Красное тело, любовно обернутое охранником в махровую простыню, с тюбетейкой на голове ушагало обратно в дом. Переодетое в мохнатый свитер, ватные штаны и унты с послеполетной фляжкой за голенищем, оно, тело, село за большой стол завтракать.
Весеннее солнце сияло во всю ширь окон. Цвиркали синицы на кормушке у открытой форточки. Мутная зеленая слеза умиления будто из пипетки выдавилась в углу глаз генерала — тихая плаксивая истеричка поселилась в нем тоже после боев под Чабанмахи.
Отзавтракав, десантный генерал вышел на край взлетной площадки позади дачи.
Искристый полевой наст простирался до сиреневой шерстки леса. На этой гигантской ледяной плеши вошью, насосавшейся крови, стоял красный оранжевый самолет с трубчатым фюзеляжем и кабиной, похожей на обтекатель тяжелого мотоцикла.
Механик завел хвост самолета под ветер. На пилотское кресло втиснулся генерал, а сзади на пассажирское — телохранитель. Мотор взревел, и вошь на трех лапках побежала по голому обледенелому черепу.
У кромки леса ее будто ветром сдунуло с поля и растворило в блистающей апрельской лазури.
— Представляешь, какая там сейчас вонь и загазованность? А у нас с тобой горный воздух. Хрусталь! — поделился Варанов впечатлениями с охранником, увидав автомобильную пробку на развязке у Кольцевой дороги. С километровой высоты он демонстрировал юное зрение, определяя марки машин на шоссе.

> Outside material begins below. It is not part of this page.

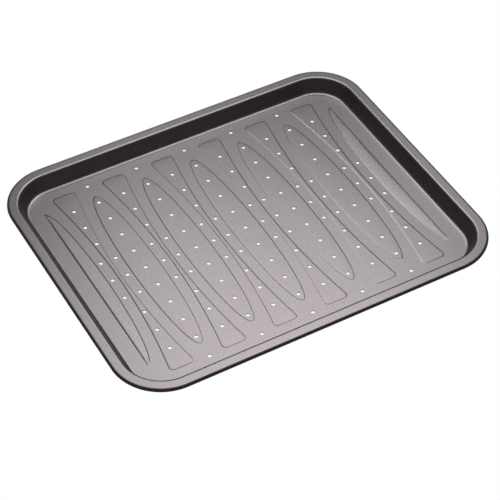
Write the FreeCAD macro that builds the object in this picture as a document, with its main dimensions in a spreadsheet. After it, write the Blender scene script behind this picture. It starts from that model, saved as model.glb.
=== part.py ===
import FreeCAD, Part
import math
import os

import Sketcher

# A perforated baking sheet, pressed from one blank of coated steel.
# Frame: X along the long side, Y across, Z up. The origin is on the surface that
# the sheet stands on, under the middle of its floor.

V = FreeCAD.Vector
UP = V(0, 0, 1)
ON_AXIS = 1e-6

doc = FreeCAD.newDocument("baking_sheet")

# Driving sizes, in millimetres and degrees
SIZES = [
    ("overall_length", 379.0, "outside length over the rolled edge"),
    ("overall_width", 306.5, "outside width over the rolled edge"),
    ("corner_radius", 49.0, "outside radius of the four corners"),
    ("sheet", 0.8, "thickness of the steel with its coat"),
    ("rim_height", 14.6, "top of the rim above the top of the floor"),
    ("rim_width", 8.8, "from the upper bend out to the outside of the rolled edge"),
    ("roll_radius", 1.85, "outside radius of the rolled edge"),
    ("roll_turn", 270.0, "how far the edge is rolled under"),
    ("wall_angle", 68.0, "slope of the wall, from level"),
    ("foot_radius", 5.0, "inside radius between floor and wall"),
    ("bend_radius", 4.0, "outside radius between wall and rim"),
    ("emboss_height", 0.7, "rise of the pads above the floor"),
    ("emboss_run", 1.2, "level width of the sloping edge of a pad"),
    ("column_pitch", 52.0, "from one leaf to the next"),
    ("leaf_length", 211.0, "leaf, measured halfway up its edge"),
    ("leaf_width", 27.0, "leaf, measured halfway up its edge"),
    ("end_trim", 0.5, "cut off each half leaf past its middle line"),
    ("waist_length", 243.0, "waisted pad, measured halfway up its edge"),
    ("waist_end_width", 24.0, "waisted pad at its ends"),
    ("waist_width", 3.1, "waisted pad at its middle"),
    ("end_corner", 1.6, "cut off the corners of a waisted pad"),
    ("hole_diameter", 3.1, "punched holes"),
    ("row_pitch", 24.3, "from one row of holes to the next"),
    ("outer_row", 122.3, "last hole of a leaf column, from the middle"),
    ("pair_spacing", 15.1, "between the holes either side of a waist"),
]
LEAVES = 5
WAISTS = LEAVES + 1
ROWS = 9
SINGLE_ROWS = 3
PAIR_ROWS = ROWS - 2 * SINGLE_ROWS

# Bends are drawn as flats and the holes as polygons, because there are so many of them.
# They keep to about a tenth of a millimetre of the round form.
BEND_FLATS = 3
ROLL_FLATS = 9
ROLL_FLATS_INSIDE = 6
HOLE_SIDES = 8

cells = doc.addObject("Spreadsheet::Sheet", "sizes")
for row, (alias, value, note) in enumerate(SIZES, start=1):
    cells.set("A%d" % row, alias)
    cells.set("B%d" % row, str(value))
    cells.set("C%d" % row, note)
    cells.setAlias("B%d" % row, alias)
doc.recompute()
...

В Химках над водохранилищем, покрытым салом талого льда, снизился. И сделав коробочку, как полагается бывалому аэроклубовскому пилоту, через семь с половиной минут развлечения сел аккуратно, без козла, почти в центре Москвы.
Коля давно знал эту дыру в аэродромном заборе. До войны с пацанами ползал сюда на свалку, выдирал из старых самолетов тросы и талрепы для самодельного дельтаплана.
Преодолел груду искореженного дюралюминия и оказался на стоянке спортивных “Яков”, куда уже подруливал генеральский суперлайт.
Коля побежал навстречу. Между ним и самолетом Варанова было метров сто.
Сквозь выпуклое стекло генерал вглядывался в бегущего человека, в его шинель, ждал от него сигналов рулежки и матерился.
— Бардак! Ночные сторожа теперь у них на приемке, что ли?
Проницательный охранник сразу зафиксировал источник повышенной опасности. Из-за плеча генерала телохранитель напряженно, не мигая белыми ресницами, всматривался в странную фигуру на бетонке и расстегивал кобуру под пальто.
Генерал поддавал газу, увеличивал шаг винта, весь был занят маневрированием, класс хотел показать — вписаться в разметку с точностью до сантиметра.
А Коля продолжал свой пожизненный полет, бежал навстречу.
Наконец сектор газа под рукой генерала уперся в ноль. Стало тихо.
— П...ц! Теперь я на авто сесть не смогу, — изрек генерал. — Это будет как с "форда" на трехколесный велосипед. Теперь будем, Вадик, только по воздуху заруливать.
И блаженно зажмурился, переживая длительный накат наслаждения.
Он не видел, как Коля исполнял на бегу торжественный танец, подпрыгивал и махал руками, будто птица с подрезанными крыльями. Остатки сознания танцующего десантника из всего происшедшего складывали величественную картину победы над бандами наймитов. Еще под Чабанмахи включенная Колина рация сейчас по всем каналам транслировала "Марш славянки". От перегрузок хрипели динамики в голове Коли. Салют ослеплял. Разноцветные шары, фонтаны, струи трещали вокруг и даже где-то далеко внизу. Будто самим Колей выстрелили, и он летел в праздничных огнях над землей.
Дурачок подпрыгивал, коленями высоко подбивал полы шинели. Как у ржащей лошади трепетала его верхняя губа, оголяя молодые, розовые десны и здоровые зубы. Он бежал к любимому генералу-однополчанину и салютовал из своего пластмассового пистолета. Патронов не жалел.